Besides development of other offshore plays, Kurz said that onshore, Anadarko continues to expect a successful outcome from its tight gas access plays. In everything, though, he said the bottom line is key.
"We are working diligently to improve our cost structures," said Kurz. The 1Q2007 volumes are expected to be "slightly" down because of well work completions. And through 2007, operating costs "will continue to be higher." The higher costs were attributed to lease costs, as well as the company's decision to change its accounting to a unit-of-production method versus the cash method.

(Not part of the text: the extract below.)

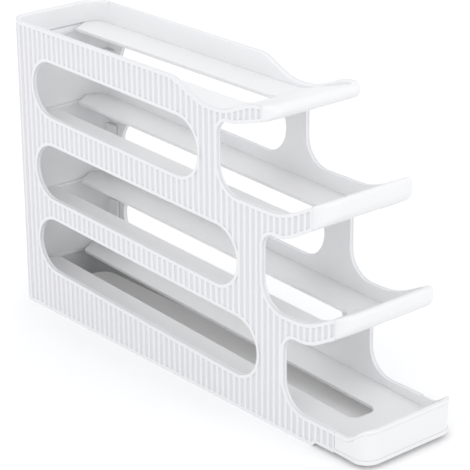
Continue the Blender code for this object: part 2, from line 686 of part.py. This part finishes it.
def tray_plan(tier):
    """Plan of a tray floor: two strips joined at the front, with the slot open at the back."""
    side = INNER_HALF - FIT
    rear = WALL + FIT
    outer_radius = BACK_CORNER_RADIUS - WALL
    ahead = tier.front - tier.thickness * BURY_SHARE
    inside_lip = tier.seam + FIT
    bury = tier.thickness * SIDE_BURY_SHARE
    half = [(rear + FORK_TIP_DEPTH, SLOT_HALF_WIDTH, FORK_TIP_RADIUS),
            (rear, SLOT_HALF_WIDTH + FORK_TIP_WIDTH, FORK_TIP_RADIUS), (rear, side, outer_radius),
            (inside_lip, side, 0), (inside_lip, WIDTH / 2 - bury, 0),
            (ahead, WIDTH / 2 - bury, tier.lip_radius - bury)]
    slot = [(tier.slot_end, SLOT_HALF_WIDTH, SLOT_END_RADIUS)]
    other = [(x, -y, radius) for x, y, radius in half]
    return rounded([(tier.slot_end, -SLOT_HALF_WIDTH, SLOT_END_RADIUS)] + other
                   + half[::-1] + slot)


def lip_tab_heights(tier, start):
    """Bottom and top of a lap tab, which hangs under the floor of its tray."""
    height, slope = (tier.floor[0] - FLOOR_THICKNESS, tier.floor[1]) if tier.wall else tier.rise
    high = height + slope * (start - TAB_REACH) + FLOOR_THICKNESS / 2
    return high - (high - tier.low(start)) * LIP_TAB_SHARE, high


def tray(tier, material, parts, cutters, frame):
    """A tray: floor sheet in side view, trimmed to its plan, with its lip and lap tabs."""
    rear = WALL - OVERRUN
    foot = crossing(tier.floor[0] - FLOOR_THICKNESS, tier.floor[1], *tier.rise)
    under = open_line([(rear, floor_under(tier, rear), 0), (*foot, tier.rise_radius)] + tier.sheet_end)
    sheet = under + [(x, z + FLOOR_THICKNESS) for x, z in reversed(under)]
    body = flat_solid(tier.name, [sheet], -WIDTH / 2, WIDTH / 2, True, parts, frame)
    plan = flat_solid(f"plan_{tier.name}", [tray_plan(tier)], min(z for _, z in sheet) - OVERRUN,
                      max(z for _, z in sheet) + OVERRUN, False, cutters, frame)
    combine(body, plan, "INTERSECT")
    combine(body, lip(tier, cutters, frame), "UNION")
    start = tier.seam + FIT / 2
    bottom, top = lip_tab_heights(tier, start)
    for side in (-1, 1):
        tab = flat_solid(f"tab_{tier.name}_{side}", [mirrored(tab_plan(start, -1), side)],
                         bottom, top, False, cutters, frame)
        combine(body, tab, "UNION")
    finish(body, material)
    return body


def build():
    clear_scene()
    parts = collection("rolling_egg_dispenser")
    cutters = collection("cutters")
    frame = bpy.data.objects.new("back_face_middle", None)
    frame.location = (-LENGTH / 2, 0, 0)
    parts.objects.link(frame)
    levels = tiers()
    panel_white = (0.86, 0.86, 0.87)
    tray_white = (0.84, 0.84, 0.85)
    side_panel("left_side_panel", -1, levels, plastic("left panel plastic", panel_white, 0.35),
               parts, cutters, frame)
    side_panel("right_side_panel", 1, levels, plastic("right panel plastic", panel_white, 0.35),
               parts, cutters, frame)
    back_panel(levels, plastic("back panel plastic", panel_white, 0.35), parts, cutters, frame)
    for tier in (levels.deck, levels.upper, levels.middle, levels.lower):
        tray(tier, plastic(f"{tier.name} plastic", tray_white, 0.4), parts, cutters, frame)
    for cutter in cutters.objects:
        cutter.hide_render = True
        cutter.display_type = "WIRE"


build()
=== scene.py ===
# %% [markdown]
# # A rolling egg dispenser in white moulded plastic
# Two ribbed side panels and a back panel carry a top deck and three sloping trays. Everything
# is one family of satin white plastic, so the whole look rests on three things: soft edges
# that catch the light, shallow ribs that hold a little shade, and very even studio light.

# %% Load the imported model
import math

import bmesh
import bpy
from mathutils import Matrix, Vector


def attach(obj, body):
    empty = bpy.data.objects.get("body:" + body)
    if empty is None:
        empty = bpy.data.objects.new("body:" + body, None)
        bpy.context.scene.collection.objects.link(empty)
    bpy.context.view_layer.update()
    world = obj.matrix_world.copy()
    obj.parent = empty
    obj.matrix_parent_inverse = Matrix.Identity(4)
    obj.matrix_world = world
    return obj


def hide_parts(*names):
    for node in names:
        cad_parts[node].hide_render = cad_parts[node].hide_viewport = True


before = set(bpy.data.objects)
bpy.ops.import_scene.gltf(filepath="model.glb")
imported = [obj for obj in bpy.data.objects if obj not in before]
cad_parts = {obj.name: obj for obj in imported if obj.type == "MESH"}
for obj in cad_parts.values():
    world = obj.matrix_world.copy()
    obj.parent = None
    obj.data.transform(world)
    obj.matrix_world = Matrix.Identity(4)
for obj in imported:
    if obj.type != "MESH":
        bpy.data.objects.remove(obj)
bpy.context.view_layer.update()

# %% [markdown]
# A few sizes of the real dispenser steer both the shapes and the materials. The ribs stand
# between grooves 0.8 mm deep in the outer faces, and these faces follow one plan outline: flat
# sides, flat back, and two round upright corners behind. The depth of a point below that
# outline tells whether it is on a rib, in a groove or on the inner face of a wall.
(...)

Last week, EOG Resources Inc. and Apache Corp. both warned that high service costs, combined with lower gas prices, could force them to curtail some North American development. Anadarko, however, is "seeing some moderation" for onshore rig rates and services, said Kurz. "The larger inflationary pressures are being abated right now." He was hesitant about detailing whether, or at what level, lower prices would cause the company to consider cutting its budget.
"We would have to see a material change in the long-term price deck," he said. "We have very good protection on downward side for prices, and operationally, prices would weigh into the equation, but we don't actively model our capital expenditures."
In 4Q2006, net income reached $1.92 billion ($4.13/share), from $875 million ($1.87) for the same period of 2005. Income from continuing operations was $186 million (40 cents/share), including charges and a gain of $1.77 billion ($3.80) from the sale of Anadarko Canada. Revenue jumped to $3.18 billion from $1.92 billion.